Here's the beauty part - only users who do a search and fill out the ratings for the top 20 links every so often - say once a week - get the improved search engine. Don't help us improve and you just get the standard engine.
You enter your ratings (subject to a human challenge question to make sure it's not an automated spam robot rating its own pages very highly). Click SUBMIT, and you are then taken to a new version of your search query and hopefully you will see improvement in the number of relevant links and the absence of previously useless "false" links.
Note: Google (and maybe others) are trying to improve their image search engines by inviting users to play a free game where an image is shown to two different users and if the users agree on a keyword, then the keyword is added to the image as a tag. Such a system is deficient. It's deficient because even the blurriest photo of a bird will be duly marked by both users as "bird" and will henceforth show up on all bird related queries, to the chagrin of future searchers.
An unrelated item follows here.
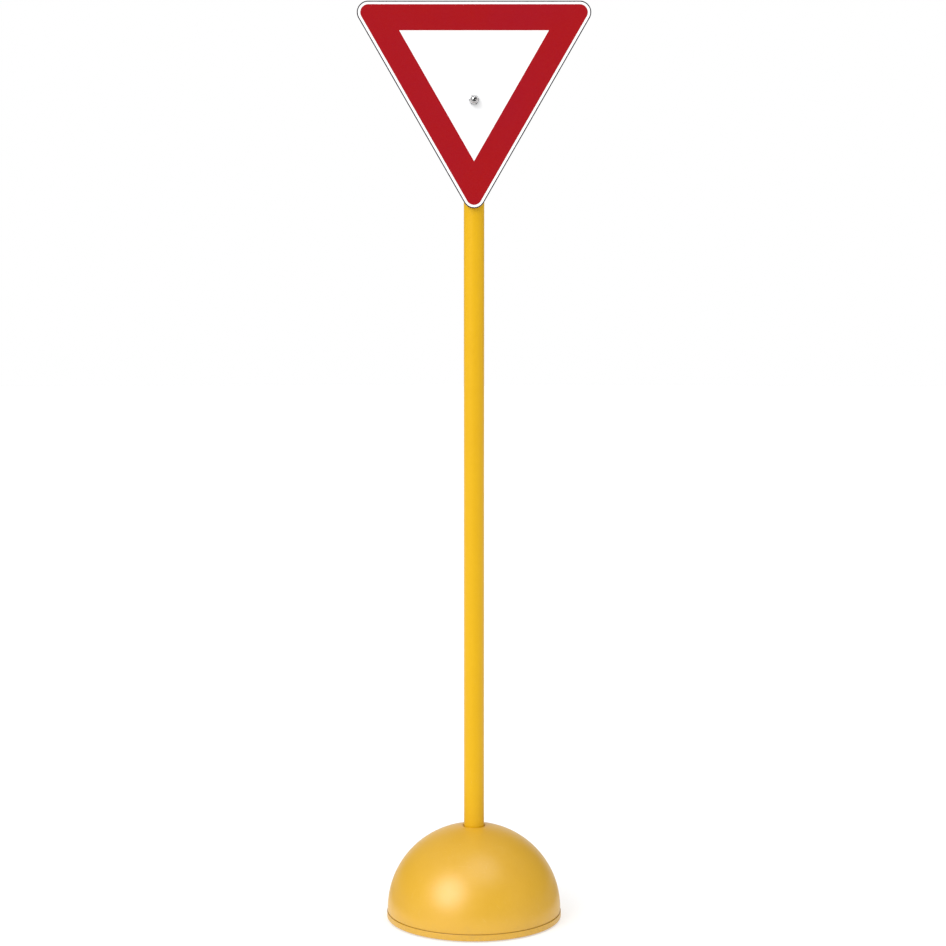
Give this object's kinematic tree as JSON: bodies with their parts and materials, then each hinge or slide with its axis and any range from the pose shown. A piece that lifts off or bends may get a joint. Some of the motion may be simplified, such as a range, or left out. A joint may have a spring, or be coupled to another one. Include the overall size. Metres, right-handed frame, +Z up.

Search engines could possibly analyze the user's behavior in scanning results (which result links did they skip over? which ones did they click on? Did they return to the search listing again soon after?) but this is slow and greatly inaccurate.
Asking the user directly would improve the analysis.
Thank you.
Somewhat similar
Other_20People_27s_20Searches [hidden truths, Dec 28 2007]
Great talk on ESP game by sp: Luis von Ahn
http://video.google...8246463980976635143 uses human computation, which is proposed in the idea. [4whom, Jan 01 2008]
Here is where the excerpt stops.